To conclude, the three drivers described above and mentioned below are the most prominent positive developments:
- The ongoing maturation of PLM’s capabilities
- Industrial consolidations and acquisitions with the resulting harmonization of multiple digital implementations
- Shrinkage of the digital knowledge gap
For 2025, taken together, these offer—and require—better insights into the new technologies being evaluated, providing a better grasp of new processes being implemented and making it easier for people to trust in the long-term benefits of Digital Transformation … ultimately with collaboration front and center.
So we ask again, what is digital transformation? Every firm in any digital business has its own definition. Here are three:
• Siemens Digital Industrial Software: “digital transformation is taking advantage of high-end computer systems and software to revolutionize the way products are developed, produced and optimized. Foundational to such a transformation are digital twins, virtual models that let engineers test and evaluate products and systems before building them, and digital threads, virtual connections between tasks and processes throughout the product lifecycle.”
• IBM: “Digital Transformation is a business strategy initiative that incorporates digital technology across all areas of an organization. It evaluates and modernizes an organization’s processes, products, operations and technology stack to enable continual, rapid, customer-driven innovation.”

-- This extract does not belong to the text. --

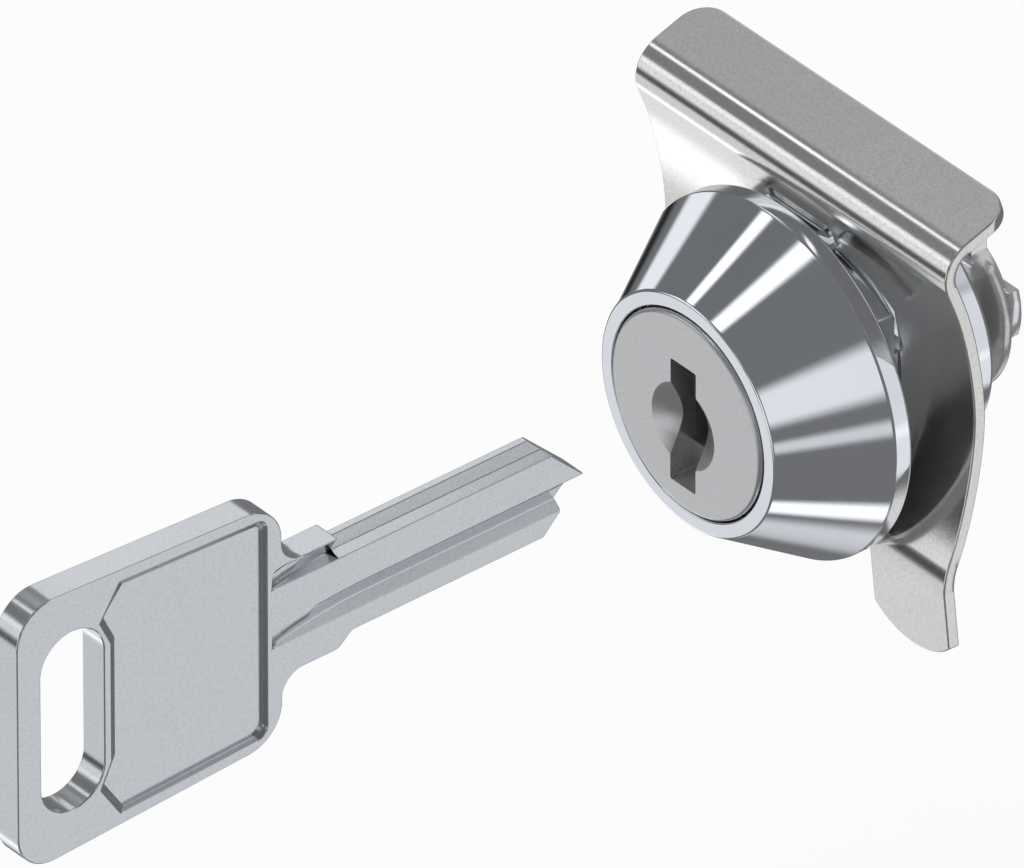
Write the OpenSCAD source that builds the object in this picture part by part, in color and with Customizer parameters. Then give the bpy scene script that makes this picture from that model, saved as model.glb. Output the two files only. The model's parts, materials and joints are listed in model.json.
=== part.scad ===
// Quarter-turn cylinder lock with a push-on spring clip and a flat key.
// Millimetres. +Z is up, +Y points through the panel, away from the key side.
// The origin is the centre of the cut-out, in the plane where the head meets the panel.

/* [Head] */
// Diameter of the head rim that covers the cut-out
head_d = 28; // [26.5:0.1:31]
// Thickness of the cylindrical rim
rim_w = 1.55; // [1:0.05:2.5]
// Length of the cone from the rim to the nose
cone_len = 7.35; // [6:0.05:10]
// Diameter of the nose ring round the plug
nose_d = 18.8; // [18.2:0.1:20.5]
// Radius that breaks the edges of the head
edge_r = 0.3; // [0.1:0.05:0.5]

/* [Collar and barrel] */
// Diameter of the collar that fills the cut-out
collar_d = 23.6; // [22.5:0.1:25]
// Depth of the collar behind the rim
collar_len = 2.8; // [2:0.1:3.2]
// Distance across the two flats that the clip straddles
flats_w = 17.4; // [16.6:0.1:18.6]
// Width of the lug that stops the lock from turning in its cut-out
lug_w = 5.9; // [4:0.1:7]
// Height of the lug above the axis
lug_top = 12.95; // [12.8:0.05:13.1]
// Chamfer that leads the lug and collar in
lead_in = 1.1; // [0.5:0.1:1.3]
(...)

• McKinsey & Co.: “Digital Transformation is the rewiring of an organization, with the goal of creating value by continuously deploying tech at scale. A clear digital transformation strategy focused on specific domains and enabled by a set of specific capabilities is critical for organizations to not only compete but survive. Digital transformation is not a one-and-done project; most executives will be on this journey for the rest of their careers.”
At the end of the day, I am convinced that every aspect of these definitions will accelerate in 2025 and the coming years.